There's also evidence that human intelligent is due in a large part to runaway sexual selection (like a peacock's tail).

Thats an explanation that explains the increase in intelligence from apes to humans and my comment was a lot about that but the original disputed claim was

Simple Darwinian survival ensures that any conscious species that has been around for hundreds of thousands of years must have at least some capacity for correct cognition, however that is achieved.

And there are less complex adaptive behaviors that require correct cognition: identifying prey, identifying predators, identifying food, identifying cliffs, path-finding etc. I guess there is an argument to be had about what a 'conscious species' but that doesn't seem to be worthwhile. Also, there is a subtle difference between what human intelligence is due to and what the survival benefits of it are. It may have taken sexual selection to jump start it but our intelligence has made us far less vulnerable than we once were (with the exception of the problems we created for ourselves). Humans are rarely eaten by giant cats, for one thing.
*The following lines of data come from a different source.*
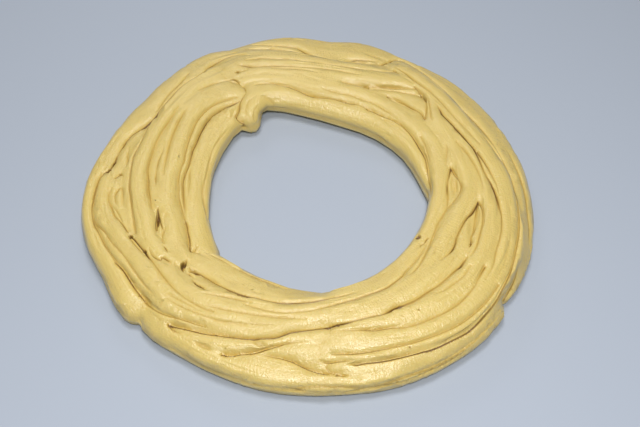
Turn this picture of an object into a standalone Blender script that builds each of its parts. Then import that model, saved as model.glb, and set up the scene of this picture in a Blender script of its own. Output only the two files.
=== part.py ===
"""Zeppole: one large ring of raw choux dough, piped through a star nozzle in several ridged ropes.

The ropes lie side by side and over one another. Each is a flattened, grooved section swept along its
own route, and all of them are fused with a low bed of dough that closes the gaps underneath.
Units are metres, +Z is up, and the ring rests on z = 0 with its bounding box centred on the origin.
"""

import bpy
import bmesh
import math
import numpy as np

MM = 0.001
ROPE_DEPTH = 15.0  # mm, thickness of a rope as it leaves the nozzle
GROOVE_DEPTH = 1.4  # mm, how deep the nozzle's teeth cut beside a full lobe
FULL_LOBE = 8.0  # mm, a narrower lobe has a shallower groove
SQUASH = 2.3  # exponent of the flattened section: 2 is an ellipse, more is boxier
SECTION_STEP = 7.8  # mm between sections along a rope
LIP_ANGLE = 28.0  # degrees below the widest point where the lowest groove runs
BED_STEP = 10.0  # degrees between sections of the bed
BED_TOP = 12.5  # mm
BED_INSET = 7.0  # mm, how far the bed stays inside the ring's two edges
DOUGH_COLOR = (0.72, 0.55, 0.205, 1.0)

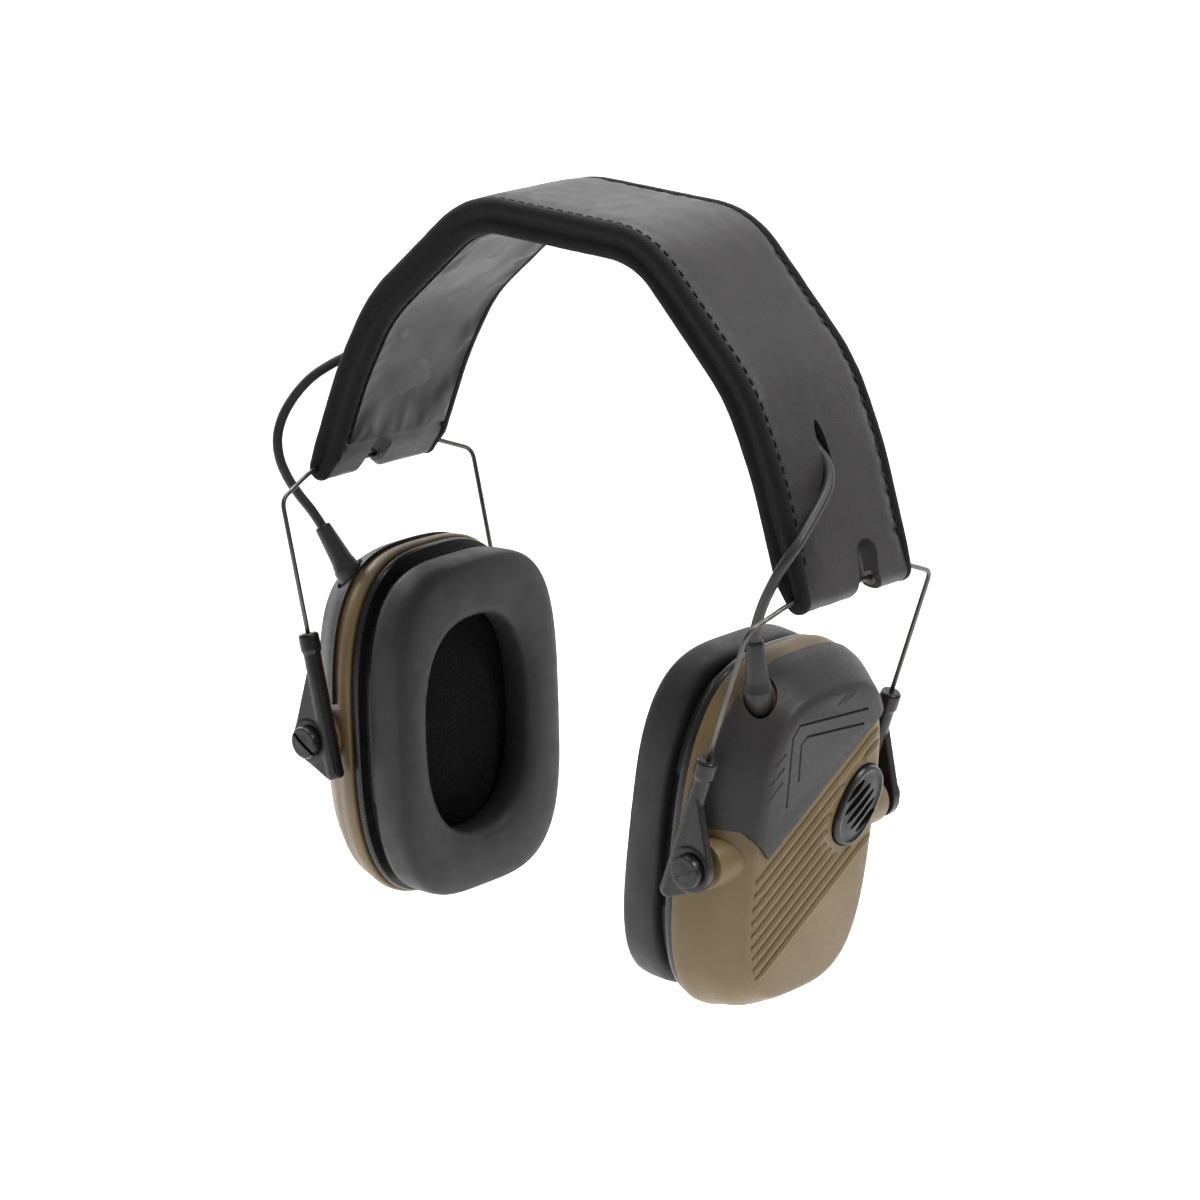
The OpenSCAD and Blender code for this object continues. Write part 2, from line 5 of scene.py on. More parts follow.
import bmesh
import bpy
import numpy as np
from mathutils import Matrix, Vector, noise
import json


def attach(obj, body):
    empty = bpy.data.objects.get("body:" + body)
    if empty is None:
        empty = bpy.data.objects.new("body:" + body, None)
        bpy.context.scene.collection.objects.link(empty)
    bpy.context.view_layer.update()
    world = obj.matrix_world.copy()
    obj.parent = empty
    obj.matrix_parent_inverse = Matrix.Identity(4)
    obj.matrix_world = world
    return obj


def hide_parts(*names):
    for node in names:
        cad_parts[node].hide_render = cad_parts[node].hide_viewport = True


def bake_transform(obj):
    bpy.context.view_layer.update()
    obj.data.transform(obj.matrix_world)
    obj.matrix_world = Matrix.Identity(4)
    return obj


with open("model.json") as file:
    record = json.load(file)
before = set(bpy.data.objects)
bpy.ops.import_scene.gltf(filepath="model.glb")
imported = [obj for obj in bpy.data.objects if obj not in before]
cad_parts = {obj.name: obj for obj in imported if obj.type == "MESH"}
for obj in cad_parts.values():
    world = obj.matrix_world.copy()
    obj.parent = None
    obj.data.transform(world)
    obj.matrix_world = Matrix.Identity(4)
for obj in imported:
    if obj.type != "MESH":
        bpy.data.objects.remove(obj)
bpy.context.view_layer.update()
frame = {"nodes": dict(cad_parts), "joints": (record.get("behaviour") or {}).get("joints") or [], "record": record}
joints = {j["name"]: j for j in frame["joints"]}

# ------------------------------------------------------------------ driving sizes, in millimetres

MM = 0.001
BAND_W = 46.4
BAND_T = 9.0
CROWN_HALF = 33.0
SHOULDER = (70.5, -26.5)
END_LEAN = math.radians(19.5)
ROLL_R = 3.6
END_LEN = 6.5
LINING_HALF = 20.4
NOTCH_W = 8.6
WIRE_R = 0.7
LEG_Y = 41.0
LEG_TOP = (87.5, -88.0)
LEG_LEAN = math.radians(16.2)
LEG_LEN = 72.0
TUBE_START = 40.0
TUBE_LEN = 44.0
TUBE_R = 2.6
PIVOT_S = 72.0
PIVOT_T = 6.0
CUP_TILT = math.radians(4.5)
RIM = (37.0, 54.0)
FACE = (27.5, 46.5)
FACE_D = 10.0
RIM_D = -10.5
COVER_D = -3.4
COVER_T = 1.2
RIB_ANGLE = math.radians(35)
RIB_PITCH = 3.5
RIB_COUNT = 9
SPLIT_Z = 16.5
GRILLE = (17.0, 7.0)
GRILLE_LONG = 12.4
GRILLE_SHORT = 8.6
GRILLE_TURN = RIB_ANGLE + math.radians(22)
COLLAR = (0.6, -21.5, 45.0)
KNOB = (-0.4, -27.0)
CUSHION = (36.0, 51.0)
EAR = (22.5, 33.0)
CABLE_R = 1.5
KNUCKLE = (joints["fold_right"]["pos_m"][0] / MM, joints["fold_right"]["pos_m"][2] / MM)
PIVOT = (joints["tilt_right"]["pos_m"][0] / MM, joints["tilt_right"]["pos_m"][2] / MM)

# ------------------------------------------------------------------ camera, light and floor


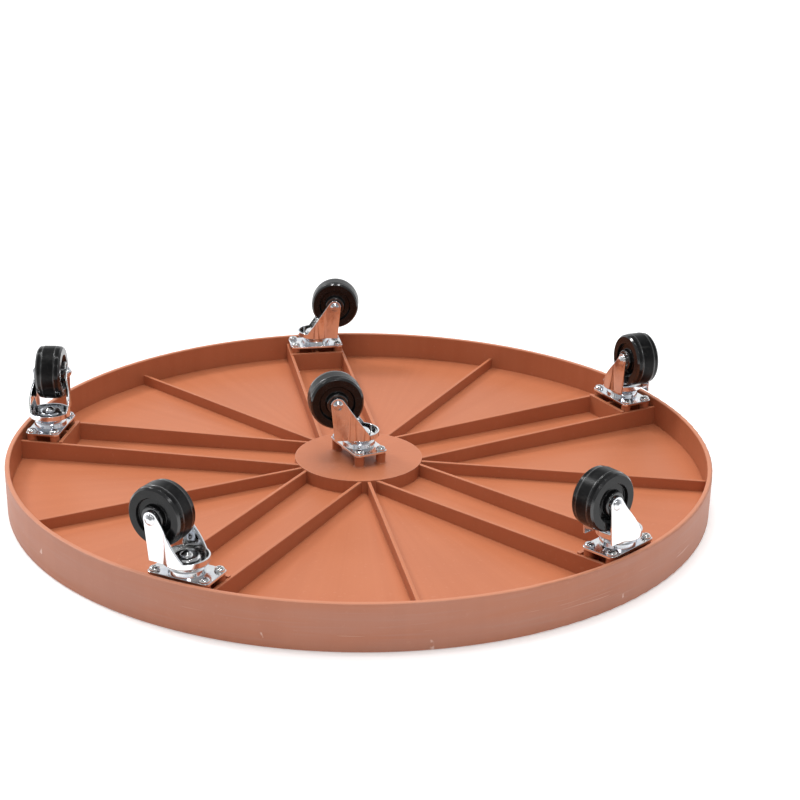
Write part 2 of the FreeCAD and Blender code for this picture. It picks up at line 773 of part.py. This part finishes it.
def make_axle(name):
    """The riveted axle, with a domed head outside each leg. Its own Y runs along it."""
    body = new_body(name)
    reach = dim.leg_offset
    end = reach + dim.axle_head_height
    brim = reach + dim.axle_brim_height
    crest = dim.axle_crest_radius
    sketch = new_sketch(body, f"{name}_section", "XY_Plane")
    corners = [
        (ZERO, -end),
        (crest, -end),
        (dim.axle_head_radius, -brim),
        (dim.axle_head_radius, -reach),
        (dim.axle_radius, -reach),
        (dim.axle_radius, reach),
        (dim.axle_head_radius, reach),
        (dim.axle_head_radius, brim),
        (crest, end),
        (ZERO, end),
    ]
    add_outline(sketch, corners)
    turned = revolve(body, sketch, f"{name}_turned")

    def on_dome(edge):
        curve = edge.Curve
        beyond = isinstance(curve, Part.Circle) and abs(curve.Center.y) > reach.value + 0.1
        return beyond and curve.Radius > crest.value - 0.1

    round_edges(body, turned, f"{name}_domes", dim.axle_dome_round, on_dome)
    return body


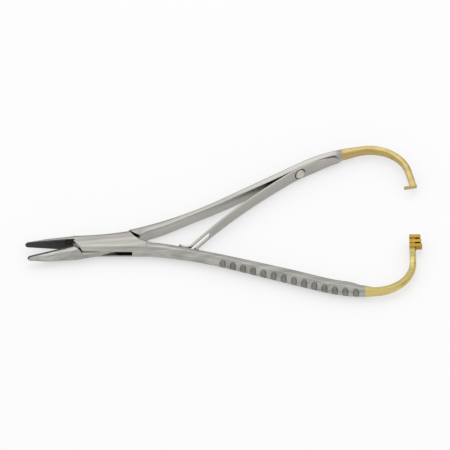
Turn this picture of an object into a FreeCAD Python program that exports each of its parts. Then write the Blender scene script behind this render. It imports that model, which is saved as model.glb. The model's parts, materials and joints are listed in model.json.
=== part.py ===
import FreeCAD, Part
import math
import os
import re

# Surgical needle holder, 14 cm, held in the palm.
# Two crossed halves turn on one flat pin in a box joint. Each half is drawn in
# the closed frame: pin axis on Z, jaws towards -X, handles towards +X, middle
# plane at z = 0. Its Placement then turns it by half of the opening angle and
# lifts it, so that the holder lies on the lower face of its box.

doc = FreeCAD.newDocument("needle_holder")
sheet = doc.addObject("Spreadsheet::Sheet", "sizes")

# Driving dimensions in millimetres and degrees.
DRIVING = [
    # box joint
    ("opening_angle", 12.1, "angle between the halves when the spring holds them open"),
    ("box_thick", 5.2, "thickness of the box over both plates"),
    ("box_front", 13.1, "pin axis to the front corner of the box plates"),
    ("box_lean", 34.0, "lean of the front shoulder from square"),
    ("box_jaw_side", 3.3, "half width of the box where the jaw leaves it"),
    ("box_mid_side", 4.1, "half width beside the pin, on the jaw's side"),
    ("box_rear_side", 5.35, "half width at the rear step"),
    ("box_grip_side", 4.55, "half width at the front, on the handle's side"),
    ("box_edge_round", 2.3, "rounding along both sides of the box"),
    ("throat_radius", 10.0, "hollow behind the box, between plates and handle"),
    ("throat_along", 16.0, "centre of that hollow along the axis"),
    ("throat_across", 8.2, "centre of that hollow off the axis"),
    ("web_thick", 1.8, "flat web of the inner half inside the box"),
    ("web_half", 3.8, "half width of the web, and its radius about the pin"),
    ("slot_end", 7.5, "pin axis to the blind ends of the slot"),
    ("pin_radius", 1.6, "box joint pin"),
    ("turning_play", 0.05, "play between sliding faces of the joint"),
    ("shoulder_play", 0.15, "play at the shoulders of the joint"),
    # jaws
    ("jaw_length", 29.8, "pin axis to the tips"),
    ("jaw_gap", 0.1, "gap left between the jaw faces when shut"),
    ("tip_depth", 1.15, "depth of the upper jaw behind its rounded tip"),
    ("tip_wide", 2.1, "width of both jaws behind the rounded tip"),
    ("upper_jaw_mid", 2.3, "depth of the upper jaw at mid length"),
    ("lower_jaw_extra", 0.45, "how much deeper the lower jaw is at mid length"),
    ("jaw_mid_wide", 3.25, "width of both jaws at mid length"),
    ("insert_length", 14.0, "carbide plate"),
    ("insert_thick", 0.6, "carbide plate"),
    ("relief_depth", 0.45, "hollow behind the carbide plate"),
    ("relief_length", 3.2, "hollow behind the carbide plate"),
    # arms
    ("root_along", 12.0, "where the crown line of an arm leaves the box"),
    ("root_across", 5.0, "crown line off the axis there"),
    ("root_angle", 6.4, "direction of the crown line there"),
    ("first_bend", 131.0, "radius of the first, outward bend"),
    ("arm_slope", 20.0, "steepest direction of an arm"),
    ("female_run", 32.4, "straight stretch of the outer half's arm"),
    ("male_run", 33.2, "straight stretch of the inner half's arm"),
    ("second_bend", 53.2, "radius of the bend back to the axis"),
    ("female_crest", 1.05, "straight crest of the outer half's arm"),
    ("male_crest", 4.3, "straight crest of the inner half's arm"),
    ("bow_radius", 15.0, "round end of the arms"),
    ("root_thick", 3.8, "arm thickness a little behind the box"),
    ("root_end", 14.0, "pin axis to where the arm has that thickness"),
    ("waist_start", 32.0, "pin axis to where the arm is down to its waist"),
    ("female_waist", 3.1, "thickness of the outer half's arm between box and grip"),
    ("male_waist", 2.7, "thickness of the inner half's arm between box and grip"),
    ("female_grip", 3.8, "thickness of the outer half's arm at the grip"),
    ("male_grip", 3.1, "thickness of the inner half's arm, where the spring is fastened"),
    ("plated_thick", 2.8, "arm thickness where the plating starts"),
    ("end_thick", 2.3, "arm thickness at the arm's end"),
    ("grip_start", 66.0, "pin axis to where the arm has its full size at the grip"),
    ("grip_end", 82.0, "pin axis to where the outer half's arm starts to thin again"),
    ("arm_wide", 5.1, "arm width at the grip"),
    ("waist_wide", 4.7, "arm width between box and grip"),
    ("plated_wide", 3.9, "arm width where the plating starts"),
    ("crest_wide", 3.4, "arm width at its crest"),
    ("stem_wide", 2.2, "arm width where the round end turns into the stem"),
    ("tail_wide", 1.3, "arm width at the very end"),
    ("crown_rise", 1.45, "rise of the rounded outer face"),
    ("crown_end_rise", 0.8, "rise of the rounded outer face at the end"),
    ("flank_fall", 0.3, "how much nearer the middle plane the flanks are at the inner face"),
    ("plating_start", 88.8, "pin axis to the start of the gold plating"),
    # grip flutes
    ("flute_count", 14, "flutes across each handle"),
    ("flute_first", 39.0, "pin axis to the first flute, along the axis"),
    ("flute_last", 85.5, "pin axis to the last flute, along the axis"),
    ("flute_radius", 1.15, "radius of the cutter that mills the flutes"),
    ("flute_deep", 0.9, "depth of a flute under the crown"),
    # ratchet and hook
    ("tooth_count", 3, "ratchet teeth"),
    ("tooth_pitch", 2.2, "tooth to tooth"),
    ("tooth_thick", 1.5, "thickness of a tooth"),
    ("tooth_top", 2.4, "axis to the end face of the first tooth"),
    ("tooth_reach", 1.9, "how far the teeth stand out of the stem"),
    ("tooth_step", 0.25, "how much further each next tooth stands out"),
    ("tooth_wide", 1.7, "width of the teeth"),
    ("tooth_round", 0.55, "rounding of the teeth's outer ends"),
    ("hook_under", 3.6, "axis to the underside of the hook, when shut"),
    ("hook_thick", 0.5, "hook plate"),
    ("hook_wide", 1.1, "hook plate"),
    ("hook_reach", 2.2, "how far the hook stands in from its stem"),
    # leaf spring
    ("spring_thick", 0.7, "leaf spring"),
    ("spring_wide", 5.1, "leaf spring at the screw"),
    ("spring_tip_wide", 4.2, "leaf spring at its fork"),
    ("spring_tail_wide", 3.2, "leaf spring at its rear end"),
    ("spring_tail_long", 9.0, "taper of the leaf spring to its rear end"),
    ("spring_leave", 70.5, "pin axis to where the spring leaves the handle"),
    ("spring_rear", 86.6, "pin axis to the rear end of the spring"),
    ("spring_first_bend", 25.0, "radius of the bend where the spring leaves the handle"),
    ("spring_first_turn", 6.2, "angle of that bend"),
    ("spring_bend", 229.0, "radius of the spring's long bend"),
    ("spring_foot_bend", 2.6, "radius of the foot that slides on the handle"),
    ("spring_foot_turn", 80.0, "angle of the foot"),
    ("spring_toe", 1.5, "straight toe past the foot"),
    ("fork_wide", 2.4, "slot in the spring's free end"),
    ("fork_long", 11.0, "slot in the spring's free end"),
    ("fork_bridge", 1.2, "metal that closes that slot at the toe"),
    # screw and stud
    ("screw_along", 71.2, "pin axis to the spring screw"),
    ("screw_head", 1.9, "radius of the screw's head"),
    ("screw_dome", 1.4, "height of the screw's domed head over its seat"),
    ("screw_seat", 0.3, "depth of the seat that the head has in the spring"),
    ("screw_seat_play", 0.25, "play round the head in that seat"),
    ("screw_shank", 1.0, "radius of the screw's shank"),
    ("screw_grip", 1.7, "length of the shank in the handle"),
    ("stud_along", 28.8, "pin axis to the guide stud"),
    ("stud_radius", 0.8, "radius of the guide stud"),
    ("stud_head", 1.0, "radius of the stud's head"),
    ("stud_head_high", 0.5, "height of the stud's head"),
    ("stud_high", 2.0, "height of the stud over the handle"),
    ("stud_seat", 1.4, "length of the stud in the handle"),
]
for row, (name, value, note) in enumerate(DRIVING, start=1):
    sheet.set("A%d" % row, note)
    sheet.set("B%d" % row, str(value))
    sheet.setAlias("B%d" % row, name)
doc.recompute()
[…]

The fact that only a handful of species have high intelligence suggests that there are very few niches that actually support it.

No species have as high intelligence as humans but lots of species of high intelligence relative to, say, clams. --- Okay, that's a little facetious but tool use has arisen independently throughout the animal again and again, not to mention the less complex behaviors mentioned above.

Are people really disputing whether or not accurate beliefs about the world are adaptive? Or that intelligence increases the likelihood of having accurate beliefs about the world?

Comment author: thomblake 09 June 2010 02:43:58PM 0 points [-]

Are people really disputing whether or not accurate beliefs about the world are adaptive?

That seems a likely area of dispute. Having accurate beliefs seems, ceteris paribus, to be better for you than inaccurate beliefs (though I can make up as many counterexamples as you'd like). But that still leaves open the question of whether it's better than no beliefs at all.